-- start of DATA SHOWN --

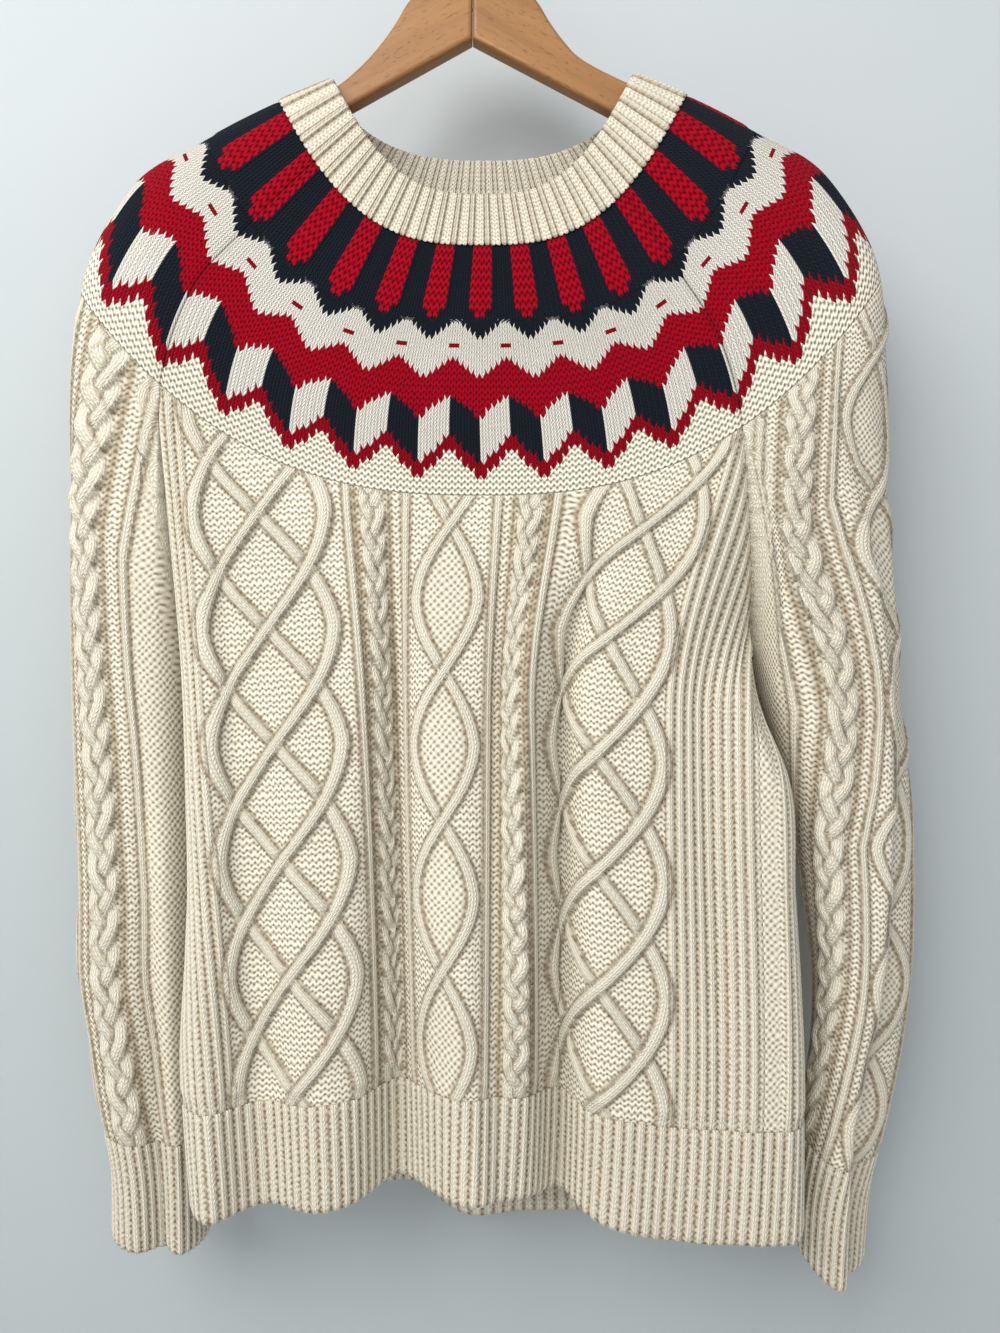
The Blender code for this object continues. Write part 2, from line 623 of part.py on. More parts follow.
def wall_mesh(name, outer, inner, raised, step_rows, closed):
    """A closed wall: every point of the outer grid, and every few of the inner one."""
    rows, columns = outer.shape[:2]
    step_columns = INNER_COLUMN_STEP
    pick_rows = list(range(0, rows, step_rows))
    pick_columns = list(range(0, columns, step_columns))
    coarse = inner[np.ix_(pick_rows, pick_columns)]
    points = np.concatenate([outer.reshape(-1, 3), coarse.reshape(-1, 3)])
    first_inner = rows * columns
    inner_columns = len(pick_columns)
    faces = []

    def out(i, j):
        return i * columns + j % columns

    def inn(i, j):
        return first_inner + i * inner_columns + j % inner_columns

    spans = columns if closed else columns - 1
    inner_spans = inner_columns if closed else inner_columns - 1
    for i in range(rows - 1):
        for j in range(spans):
            a, b, c, d = out(i, j), out(i, j + 1), out(i + 1, j + 1), out(i + 1, j)
            after = (j + 1) % columns
            if raised[i, j] + raised[i + 1, after] >= raised[i, after] + raised[i + 1, j]:
                faces += [(a, b, c), (a, c, d)]
            else:
                faces += [(a, b, d), (b, c, d)]
    for i in range(len(pick_rows) - 1):
        for j in range(inner_spans):
            faces.append((inn(i, j), inn(i + 1, j), inn(i + 1, j + 1), inn(i, j + 1)))

    def rim(outer_run, inner_a, inner_b):
        half = len(outer_run) // 2
        for k in range(len(outer_run) - 1):
            faces.append((outer_run[k], outer_run[k + 1], inner_a if k < half else inner_b))
        faces.append((inner_a, outer_run[half], inner_b))

    for j in range(inner_spans):
        top = [out(0, j * step_columns + k) for k in range(step_columns + 1)]
        rim(top, inn(0, j), inn(0, j + 1))
        low = [out(rows - 1, j * step_columns + k) for k in range(step_columns + 1)]
        rim(low, inn(len(pick_rows) - 1, j), inn(len(pick_rows) - 1, j + 1))
    if not closed:
        for i in range(len(pick_rows) - 1):
            for j, inner_j in ((0, 0), (columns - 1, inner_columns - 1)):
                side = [out(i * step_rows + k, j) for k in range(step_rows + 1)]
                rim(side, inn(i, inner_j), inn(i + 1, inner_j))
    mesh = bpy.data.meshes.new(name)
    mesh.from_pydata([tuple(p) for p in points], [], faces)
    shell = bmesh.new()
    shell.from_mesh(mesh)
    face_outward(shell)
    shell.to_mesh(mesh)
    shell.free()
    mesh.shade_smooth()
    return mesh


def material(name, colour, roughness, metallic=0.0):
    made = bpy.data.materials.new(name)
    made.use_nodes = True
    shader = made.node_tree.nodes["Principled BSDF"]
    shader.inputs["Base Color"].default_value = (*colour, 1.0)
    shader.inputs["Roughness"].default_value = roughness
    shader.inputs["Metallic"].default_value = metallic
    return made


def add(mesh, name, finish, collection):
    thing = bpy.data.objects.new(name, mesh)
    collection.objects.link(thing)
    thing.data.materials.clear()
    thing.data.materials.append(finish)
    return thing


def build_body(collection):
    ring_columns = BODY_MOTIFS * COLUMNS_PER_MOTIF
    panel_columns = ring_columns + 2 * RAGLAN_COLUMNS
    edge = BODY_MOTIFS / 2 * MOTIF
    panel = np.concatenate(
        [
            np.linspace(-BODY_HALF, -edge, RAGLAN_COLUMNS + 1)[:-1],
            np.linspace(-edge, edge, ring_columns + 1)[:-1],
            np.linspace(edge, BODY_HALF, RAGLAN_COLUMNS + 1)[:-1],
        ]
    )
    across = np.concatenate([panel, panel + 2 * BODY_HALF])
    grid, normals, height = body_grid(across, BODY_ROWS)
    last = BODY_ROWS.blend + BODY_ROWS.tube
    for name, first in (("front", 0), ("back", panel_columns)):
        columns = np.arange(first, first + panel_columns + 1) % len(across)
        part, part_normals = grid[: last + 1][:, columns], normals[: last + 1][:, columns]
        place = np.broadcast_to(np.append(panel, BODY_HALF), part.shape[:2])
        raised = body_relief(place, height[: last + 1][:, columns])
        raised *= np.clip((height[0] - height)[: last + 1][:, columns] / RELIEF_STARTS, 0, 1)
        raised[-1] = 0.0
        raised[:, [0, -1]] = 0.0
        part = set_back(part, part_normals, top_sense=1.0, left=True, right=True, bottom=True)
        outer = part + part_normals * raised[..., None]
        inner = part - part_normals * WALL
        mesh = wall_mesh(name, outer, inner, raised, INNER_ROW_STEP, False)
        add(mesh, name, material(name + "_knit", CREAM, KNIT_ROUGHNESS), collection)


def build_hems(collection):
    columns_each = PER_RIB * HEM_RIBS_EACH_PANEL
    panel = np.linspace(-BODY_HALF, BODY_HALF, columns_each + 1)[:-1]
    across = np.concatenate([panel, panel + 2 * BODY_HALF])
    grid, normals, _ = body_grid(across, HEM_ROWS)
    first_row = HEM_ROWS.blend + HEM_ROWS.tube
    for name, first in (("hem_front", 0), ("hem_back", columns_each)):
        columns = np.arange(first, first + columns_each + 1) % len(across)
        part, part_normals = grid[first_row:][:, columns], normals[first_row:][:, columns]
        part = set_back(part, part_normals, left=True, right=True, top=True)
        build_ribbed(name, part, part_normals, False, collection)


def build_ribbed(name, part, part_normals, closed, collection):
    """A ribbed edge, with a rib on every other column."""
    comb = np.where(np.arange(part.shape[1]) % PER_RIB == 1, RIB_HEIGHT, 0.0)
    raised = np.broadcast_to(comb, part.shape[:2])
    outer = part + part_normals * raised[..., None]
    inner = part - part_normals * WALL
    mesh = wall_mesh(name, outer, inner, raised, 1, closed)
    add(mesh, name, material(name + "_rib", CREAM, KNIT_ROUGHNESS), collection)


def build_sleeves(collection):
    ring_columns = SLEEVE_MOTIFS * COLUMNS_PER_MOTIF
    shares = np.concatenate(
        [
            np.linspace(0, SLEEVE_CORNER, RAGLAN_COLUMNS + 1)[:-1],
            np.linspace(SLEEVE_CORNER, 1 - SLEEVE_CORNER, ring_columns + 1)[:-1],
            np.linspace(1 - SLEEVE_CORNER, 1, RAGLAN_COLUMNS + 1)[:-1],
        ]
    )
    last = SLEEVE_ROWS.blend + SLEEVE_ROWS.tube
    for side in ("left", "right"):
        grid, normals, height, across = sleeve_grid(side, shares, SLEEVE_ROWS)
        part, part_normals = grid[: last + 1], normals[: last + 1]
        raised = sleeve_relief(across[: last + 1], height[: last + 1])
        raised *= np.clip((height[0] - height)[: last + 1] / RELIEF_STARTS, 0, 1)
        raised[-1] = 0.0
        sense = 1.0 if side == "right" else -1.0
        part = set_back(part, part_normals, top_sense=sense, bottom=True)
        outer = part + part_normals * raised[..., None]
        inner = part - part_normals * WALL
        name = "sleeve_" + side
        mesh = wall_mesh(name, outer, inner, raised, INNER_ROW_STEP, True)
        add(mesh, name, material(name + "_knit", CREAM, KNIT_ROUGHNESS), collection)
        build_cuff(side, collection)


def build_cuff(side, collection):
    shares = np.linspace(0, 1, PER_RIB * CUFF_RIBS + 1)[:-1]
    grid, normals, _, _ = sleeve_grid(side, shares, CUFF_ROWS)
    first_row = CUFF_ROWS.blend + CUFF_ROWS.tube
    part, part_normals = grid[first_row:], normals[first_row:]
    part = set_back(part, part_normals, top=True)
    build_ribbed("cuff_" + side, part, part_normals, True, collection)


def build_yoke(collection):
    motifs = np.arange(0, MOTIFS * COLUMNS_PER_MOTIF) / COLUMNS_PER_MOTIF - BODY_MOTIFS / 2 + FRONT_MIDDLE
    grid = np.array([ring(motifs, down) for down in YOKE_ROWS])
    normals = normals_of(grid, 1.0)
    normals[-1] = ring_normals(motifs)
    start = 0
    for name, width in (
        ("yoke_front", BODY_MOTIFS),
        ("yoke_right", SLEEVE_MOTIFS),
        ("yoke_back", BODY_MOTIFS),
        ("yoke_left", SLEEVE_MOTIFS),
    ):
        columns = np.arange(start, start + width * COLUMNS_PER_MOTIF + 1) % len(motifs)
        part, part_normals = grid[:, columns], normals[:, columns]
        part = set_back(part, part_normals, left=True, right=True, top=True, bottom=True)
        inner = part - part_normals * WALL
        mesh = wall_mesh(name, part, inner, np.zeros(part.shape[:2]), 1, False)
        add(mesh, name, material(name + "_knit", PATTERN_RED, KNIT_ROUGHNESS), collection)
        start += width * COLUMNS_PER_MOTIF


def build_neckband(collection):
    count = BAND_RIBS * PER_RIB
    motifs = np.arange(0, count) / count * MOTIFS
    downs = np.linspace(BAND_DOWN, 0, BAND_ROWS)
    grid = np.array([ring(motifs, down) for down in downs])
    normals = normals_of(grid, 1.0)
    normals[-1] = normals_of(np.array([ring(motifs, d) for d in (-ROW_STEP, 0, ROW_STEP)]), 1.0)[1]
    part = set_back(grid, normals, bottom=True)
    comb = np.where(np.arange(count) % PER_RIB == 0, CORD_HEIGHT, 0.0)
    raised = np.broadcast_to(comb + BAND_STANDS, part.shape[:2])
    outer = part + normals * raised[..., None]
    inner = part - normals * (BAND_WALL - BAND_STANDS)
    mesh = wall_mesh("neckband", outer, inner, raised, 1, True)
    add(mesh, "neckband", material("neckband_knit", CREAM, KNIT_ROUGHNESS), collection)


def under_ridge(side):
    """An arm's top edge below the cloth's ridge, with distances from the hanger's middle."""
    places = np.array([row.half_width + side * row.middle for row in RINGS])
    heights = np.array([row.ridge_z + side * TILT * row.half_width for row in RINGS])
    slopes = np.gradient(heights, places)
    lengths = np.hypot(1, slopes)
    edge = zip(places + RIDGE_CLEAR * slopes / lengths, heights - RIDGE_CLEAR / lengths)
    return list(edge)[:COVERED_RINGS]


def tilted(side, places):
    return [(place.out, place.z + side * TILT * place.out) for place in places]


def arm_outline(side):
    """Outline of an arm, from the top of the joint outward, with distances from the middle."""
    return tilted(side, ARM_SHOULDER) + under_ridge(side) + tilted(side, ARM_UNDER)


def hook_cutter(cutters):
    """The hole that the hook's shank goes into."""
    bore = bpy.data.meshes.new("hook_bore")
    drill = bmesh.new()
    bmesh.ops.create_cone(
        drill,
        cap_ends=True,
        segments=BORE_SEGMENTS,
        radius1=HOOK_RADIUS + SEAM,
        radius2=HOOK_RADIUS + SEAM,
        depth=2 * HOOK_SINK,
    )
    drill.to_mesh(bore)
    drill.free()
    cutter = bpy.data.objects.new("hook_bore", bore)
    cutter.location = (0, 0, ARM_TOP_Z)
    cutter.hide_render = True
    cutter.display_type = "WIRE"
    cutters.objects.link(cutter)
    return cutter


def build_arm(name, side, cutter, collection):
    curve = bpy.data.curves.new(name, "CURVE")
    curve.dimensions = "2D"
    curve.fill_mode = "BOTH"
    curve.extrude = ARM_THICK / 2 - ARM_EDGE
    curve.bevel_depth = ARM_EDGE
    curve.bevel_resolution = 1
    curve.offset = -ARM_EDGE
    points = arm_outline(side)
    spline = curve.splines.new("POLY")
    spline.points.add(len(points) - 1)
    for point, (x, z) in zip(spline.points, points):
        point.co = (side * x, z, 0, 1)
    spline.use_cyclic_u = True
    flat = bpy.data.objects.new(name + "_outline", curve)
    collection.objects.link(flat)
    flat.rotation_euler = (math.pi / 2, 0, 0)
    bpy.context.view_layer.update()
    graph = bpy.context.evaluated_depsgraph_get()
    mesh = bpy.data.meshes.new_from_object(flat.evaluated_get(graph))
    mesh.transform(flat.matrix_world)
    bpy.data.objects.remove(flat)
    solid = bmesh.new()
    solid.from_mesh(mesh)
    bmesh.ops.remove_doubles(solid, verts=solid.verts, dist=SEAM / 30)
    face_outward(solid)
    solid.to_mesh(mesh)
    solid.free()
    finish = material(name.replace("hanger_", "") + "_beech", BEECH, WOOD_ROUGHNESS)
    arm = add(mesh, name, finish, collection)
    cut = arm.modifiers.new("Hook bore", "BOOLEAN")
    cut.operation = "DIFFERENCE"
    cut.object = cutter


def build_hook(collection):
    """A wire hook whose bend's inside top is the origin."""
    wire = HOOK_BEND + HOOK_RADIUS
    route = list(HOOK_SHANK)
    for degrees in range(*HOOK_TURNS):
        angle = math.radians(degrees)
        route.append((wire * math.cos(angle), wire * math.sin(angle) - HOOK_BEND))
    curve = bpy.data.curves.new("hanger_hook", "CURVE")
    curve.dimensions = "3D"
    curve.bevel_depth = HOOK_RADIUS
    curve.bevel_resolution = 1
    curve.use_fill_caps = True
    spline = curve.splines.new("POLY")
    spline.points.add(len(route) - 1)
    for point, (x, z) in zip(spline.points, route):
        point.co = (x, 0, z, 1)
    hook = bpy.data.objects.new("hanger_hook", curve)
    collection.objects.link(hook)
    curve.materials.append(material("hook_steel", STEEL, STEEL_ROUGHNESS, 1.0))


def main():
    for thing in list(bpy.data.objects):
        bpy.data.objects.remove(thing)
    garment = bpy.data.collections.new("fair_isle_sweater")
    cutters = bpy.data.collections.new("cutters")
    for collection in (garment, cutters):
        bpy.context.scene.collection.children.link(collection)
    build_neckband(garment)
    build_yoke(garment)
    build_body(garment)
    build_hems(garment)
    build_sleeves(garment)
    cutter = hook_cutter(cutters)
    build_arm("hanger_arm_right", 1, cutter, garment)
    build_arm("hanger_arm_left", -1, cutter, garment)
    build_hook(garment)


main()
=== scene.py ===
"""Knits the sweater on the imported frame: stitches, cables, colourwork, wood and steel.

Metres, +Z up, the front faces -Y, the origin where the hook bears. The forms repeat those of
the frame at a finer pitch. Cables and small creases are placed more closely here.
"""
import math
from collections import namedtuple

import bpy
import numpy as np
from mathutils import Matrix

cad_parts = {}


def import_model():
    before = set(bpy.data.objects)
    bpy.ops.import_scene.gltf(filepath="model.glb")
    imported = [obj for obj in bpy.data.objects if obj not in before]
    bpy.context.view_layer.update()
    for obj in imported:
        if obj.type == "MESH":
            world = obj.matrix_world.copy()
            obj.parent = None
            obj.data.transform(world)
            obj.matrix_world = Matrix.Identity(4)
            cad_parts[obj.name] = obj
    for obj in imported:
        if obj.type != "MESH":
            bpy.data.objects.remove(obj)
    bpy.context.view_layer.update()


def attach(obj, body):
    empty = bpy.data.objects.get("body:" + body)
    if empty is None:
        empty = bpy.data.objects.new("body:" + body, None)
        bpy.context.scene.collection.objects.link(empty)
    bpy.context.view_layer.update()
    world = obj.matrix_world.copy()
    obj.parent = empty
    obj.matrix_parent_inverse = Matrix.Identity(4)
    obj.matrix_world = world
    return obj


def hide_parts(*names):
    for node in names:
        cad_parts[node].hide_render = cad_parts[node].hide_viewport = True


# Cloth
WALL = 0.0025
BAND_WALL = 0.0040
CUFF_RIB = 0.066
# Stitches and rows of the reverse side that the cables lie on, of plain strands, and of the yoke
STITCH, ROW = 0.0040, 0.0037
STRAND_STITCH, STRAND_ROW = 0.0030, 0.0030
YOKE_ROW = 0.0024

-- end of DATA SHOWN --

WHAT YOU ARE ASKED TO DO
Beginning at the line that contains "obj.matrix_world = world", retype each line of the listing up to and including the last one, exactly as it stands, and nothing else.

TASK RESULT
    obj.matrix_world = world
    return obj


def hide_parts(*names):
    for node in names:
        cad_parts[node].hide_render = cad_parts[node].hide_viewport = True


# Cloth
WALL = 0.0025
BAND_WALL = 0.0040
CUFF_RIB = 0.066
# Stitches and rows of the reverse side that the cables lie on, of plain strands, and of the yoke
STITCH, ROW = 0.0040, 0.0037
STRAND_STITCH, STRAND_ROW = 0.0030, 0.0030
YOKE_ROW = 0.0024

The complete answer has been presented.